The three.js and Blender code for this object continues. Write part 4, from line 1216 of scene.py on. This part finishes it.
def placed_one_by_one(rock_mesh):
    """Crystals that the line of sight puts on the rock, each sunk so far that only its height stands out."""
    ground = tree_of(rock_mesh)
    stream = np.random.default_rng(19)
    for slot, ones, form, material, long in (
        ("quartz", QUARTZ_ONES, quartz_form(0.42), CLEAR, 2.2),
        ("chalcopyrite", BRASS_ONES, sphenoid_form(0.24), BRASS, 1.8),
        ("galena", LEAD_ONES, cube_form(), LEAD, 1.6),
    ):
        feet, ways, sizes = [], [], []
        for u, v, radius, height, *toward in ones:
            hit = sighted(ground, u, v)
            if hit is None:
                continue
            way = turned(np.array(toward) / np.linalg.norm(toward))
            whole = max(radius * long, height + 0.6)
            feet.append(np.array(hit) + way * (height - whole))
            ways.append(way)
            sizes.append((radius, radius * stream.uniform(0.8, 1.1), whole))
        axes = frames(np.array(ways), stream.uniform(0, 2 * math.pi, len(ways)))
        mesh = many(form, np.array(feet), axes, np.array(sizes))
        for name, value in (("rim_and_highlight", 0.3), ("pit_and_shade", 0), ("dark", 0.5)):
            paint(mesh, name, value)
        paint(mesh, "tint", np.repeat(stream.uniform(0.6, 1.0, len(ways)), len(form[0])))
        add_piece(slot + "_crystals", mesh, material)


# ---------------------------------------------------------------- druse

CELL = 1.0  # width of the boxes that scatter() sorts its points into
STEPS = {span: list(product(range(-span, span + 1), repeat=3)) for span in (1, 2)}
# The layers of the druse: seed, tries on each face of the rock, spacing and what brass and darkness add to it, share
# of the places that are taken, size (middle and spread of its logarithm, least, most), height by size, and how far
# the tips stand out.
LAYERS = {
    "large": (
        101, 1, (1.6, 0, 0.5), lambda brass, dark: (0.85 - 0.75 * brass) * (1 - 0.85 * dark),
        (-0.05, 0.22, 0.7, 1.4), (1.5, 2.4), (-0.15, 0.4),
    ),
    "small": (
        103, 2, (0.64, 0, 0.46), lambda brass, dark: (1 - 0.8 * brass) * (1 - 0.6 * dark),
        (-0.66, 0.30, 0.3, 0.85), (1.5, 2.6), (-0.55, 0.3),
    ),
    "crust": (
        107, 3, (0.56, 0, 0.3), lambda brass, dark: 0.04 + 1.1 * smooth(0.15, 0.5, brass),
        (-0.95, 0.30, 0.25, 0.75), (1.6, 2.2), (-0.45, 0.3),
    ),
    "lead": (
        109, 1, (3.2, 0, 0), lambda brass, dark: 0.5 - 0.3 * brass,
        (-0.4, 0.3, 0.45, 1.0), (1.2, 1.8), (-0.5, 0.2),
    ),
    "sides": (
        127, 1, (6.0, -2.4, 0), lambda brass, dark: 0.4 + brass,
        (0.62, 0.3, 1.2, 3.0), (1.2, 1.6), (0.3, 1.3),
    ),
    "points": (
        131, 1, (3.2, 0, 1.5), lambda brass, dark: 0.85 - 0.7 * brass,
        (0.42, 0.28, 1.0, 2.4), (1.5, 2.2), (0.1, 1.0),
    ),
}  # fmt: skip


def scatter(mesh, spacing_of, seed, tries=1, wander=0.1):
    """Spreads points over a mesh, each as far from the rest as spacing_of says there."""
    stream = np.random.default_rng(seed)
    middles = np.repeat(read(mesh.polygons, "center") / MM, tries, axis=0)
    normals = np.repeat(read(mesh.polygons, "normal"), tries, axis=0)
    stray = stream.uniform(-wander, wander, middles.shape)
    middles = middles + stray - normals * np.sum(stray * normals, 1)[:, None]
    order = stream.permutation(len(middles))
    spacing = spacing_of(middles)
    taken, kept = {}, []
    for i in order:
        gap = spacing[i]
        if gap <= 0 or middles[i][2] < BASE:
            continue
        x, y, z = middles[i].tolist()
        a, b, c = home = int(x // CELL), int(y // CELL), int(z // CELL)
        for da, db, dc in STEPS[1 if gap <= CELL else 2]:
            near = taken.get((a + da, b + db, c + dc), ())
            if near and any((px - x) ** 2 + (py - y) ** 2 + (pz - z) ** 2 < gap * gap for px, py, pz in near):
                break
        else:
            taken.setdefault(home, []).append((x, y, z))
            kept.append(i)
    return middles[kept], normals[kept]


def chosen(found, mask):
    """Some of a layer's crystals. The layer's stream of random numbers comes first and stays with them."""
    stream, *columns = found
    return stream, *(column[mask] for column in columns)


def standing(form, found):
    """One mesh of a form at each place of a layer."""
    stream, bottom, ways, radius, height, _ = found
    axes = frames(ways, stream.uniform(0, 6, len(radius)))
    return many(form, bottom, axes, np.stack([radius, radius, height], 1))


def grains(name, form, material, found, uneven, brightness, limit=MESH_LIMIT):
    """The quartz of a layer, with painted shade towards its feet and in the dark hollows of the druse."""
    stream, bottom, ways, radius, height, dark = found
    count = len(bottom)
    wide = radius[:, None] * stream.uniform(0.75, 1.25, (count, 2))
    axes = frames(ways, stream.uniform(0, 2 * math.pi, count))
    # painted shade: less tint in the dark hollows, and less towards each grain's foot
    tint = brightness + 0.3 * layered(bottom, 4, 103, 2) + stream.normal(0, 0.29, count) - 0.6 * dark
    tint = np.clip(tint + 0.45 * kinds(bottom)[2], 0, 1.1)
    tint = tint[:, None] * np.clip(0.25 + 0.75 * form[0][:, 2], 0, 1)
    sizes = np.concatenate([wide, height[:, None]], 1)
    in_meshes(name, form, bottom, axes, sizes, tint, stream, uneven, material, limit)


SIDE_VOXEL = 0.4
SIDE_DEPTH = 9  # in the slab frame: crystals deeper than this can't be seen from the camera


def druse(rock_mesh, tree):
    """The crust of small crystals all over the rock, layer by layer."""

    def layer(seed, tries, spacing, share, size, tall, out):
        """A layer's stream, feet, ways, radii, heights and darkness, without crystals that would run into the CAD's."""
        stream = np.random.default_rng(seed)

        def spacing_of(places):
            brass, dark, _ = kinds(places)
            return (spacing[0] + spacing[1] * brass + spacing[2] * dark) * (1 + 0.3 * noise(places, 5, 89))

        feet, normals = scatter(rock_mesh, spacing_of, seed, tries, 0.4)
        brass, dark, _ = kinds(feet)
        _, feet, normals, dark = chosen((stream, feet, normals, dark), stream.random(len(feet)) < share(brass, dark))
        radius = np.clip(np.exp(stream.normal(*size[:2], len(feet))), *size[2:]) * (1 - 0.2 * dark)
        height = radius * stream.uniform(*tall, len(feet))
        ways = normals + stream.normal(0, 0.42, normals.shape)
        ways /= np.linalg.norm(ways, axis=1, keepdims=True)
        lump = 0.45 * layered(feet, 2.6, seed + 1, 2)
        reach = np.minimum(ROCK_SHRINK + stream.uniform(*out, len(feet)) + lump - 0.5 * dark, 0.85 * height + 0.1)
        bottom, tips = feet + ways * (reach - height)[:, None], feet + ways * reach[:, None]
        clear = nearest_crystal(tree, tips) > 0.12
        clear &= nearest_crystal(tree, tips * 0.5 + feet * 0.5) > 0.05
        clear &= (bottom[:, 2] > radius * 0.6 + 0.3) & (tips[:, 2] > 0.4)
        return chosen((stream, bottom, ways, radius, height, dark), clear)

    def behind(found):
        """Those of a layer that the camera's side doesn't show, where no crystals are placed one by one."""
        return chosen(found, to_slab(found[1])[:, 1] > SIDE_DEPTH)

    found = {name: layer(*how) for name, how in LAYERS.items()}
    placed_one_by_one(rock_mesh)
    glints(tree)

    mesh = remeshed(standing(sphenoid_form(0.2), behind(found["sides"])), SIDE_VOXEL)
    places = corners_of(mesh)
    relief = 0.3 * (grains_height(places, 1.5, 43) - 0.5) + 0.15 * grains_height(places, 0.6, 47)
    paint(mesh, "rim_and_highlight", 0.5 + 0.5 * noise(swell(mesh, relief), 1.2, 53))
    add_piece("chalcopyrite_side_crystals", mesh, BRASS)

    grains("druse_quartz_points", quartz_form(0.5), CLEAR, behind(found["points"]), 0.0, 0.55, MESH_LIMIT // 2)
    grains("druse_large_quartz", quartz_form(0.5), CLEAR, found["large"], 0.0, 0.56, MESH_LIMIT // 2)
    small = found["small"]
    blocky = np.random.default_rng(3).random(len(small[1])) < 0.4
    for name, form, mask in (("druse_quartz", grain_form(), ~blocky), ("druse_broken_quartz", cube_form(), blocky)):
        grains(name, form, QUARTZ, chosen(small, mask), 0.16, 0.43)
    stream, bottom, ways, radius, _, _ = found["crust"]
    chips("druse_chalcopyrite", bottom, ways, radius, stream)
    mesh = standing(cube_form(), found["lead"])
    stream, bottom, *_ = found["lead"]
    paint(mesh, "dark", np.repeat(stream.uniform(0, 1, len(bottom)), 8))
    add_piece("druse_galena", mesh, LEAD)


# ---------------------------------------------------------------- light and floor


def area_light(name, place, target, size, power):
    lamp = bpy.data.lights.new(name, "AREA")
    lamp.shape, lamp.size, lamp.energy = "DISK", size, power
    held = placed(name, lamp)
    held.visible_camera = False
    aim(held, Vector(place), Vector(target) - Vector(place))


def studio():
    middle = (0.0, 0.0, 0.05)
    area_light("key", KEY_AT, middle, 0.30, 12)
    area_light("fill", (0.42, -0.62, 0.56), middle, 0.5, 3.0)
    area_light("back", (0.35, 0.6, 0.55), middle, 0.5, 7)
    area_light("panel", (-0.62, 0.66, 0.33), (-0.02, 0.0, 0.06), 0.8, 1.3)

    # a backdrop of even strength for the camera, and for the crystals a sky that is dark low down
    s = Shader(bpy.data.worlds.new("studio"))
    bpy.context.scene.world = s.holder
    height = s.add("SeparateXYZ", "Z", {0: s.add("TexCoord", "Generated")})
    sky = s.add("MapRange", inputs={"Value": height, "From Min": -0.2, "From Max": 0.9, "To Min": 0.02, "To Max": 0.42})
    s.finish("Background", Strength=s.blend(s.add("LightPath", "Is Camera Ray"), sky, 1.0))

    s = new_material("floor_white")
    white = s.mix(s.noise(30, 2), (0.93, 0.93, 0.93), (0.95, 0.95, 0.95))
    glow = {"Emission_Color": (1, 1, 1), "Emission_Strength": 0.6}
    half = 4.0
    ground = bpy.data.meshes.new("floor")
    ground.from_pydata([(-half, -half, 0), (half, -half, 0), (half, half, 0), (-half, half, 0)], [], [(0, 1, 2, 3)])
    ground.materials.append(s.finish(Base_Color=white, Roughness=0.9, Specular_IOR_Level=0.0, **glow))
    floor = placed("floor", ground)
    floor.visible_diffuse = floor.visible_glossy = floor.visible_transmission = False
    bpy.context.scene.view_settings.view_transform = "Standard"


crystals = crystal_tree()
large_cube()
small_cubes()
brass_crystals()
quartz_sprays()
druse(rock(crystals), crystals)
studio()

**AIM:**
Extract every line that has the string "scene" in it.

**WRITTEN SOLUTION:**
The three.js and Blender code for this object continues. Write part 4, from line 1216 of scene.py on. This part finishes it.
    bpy.context.scene.world = s.holder
    bpy.context.scene.view_settings.view_transform = "Standard"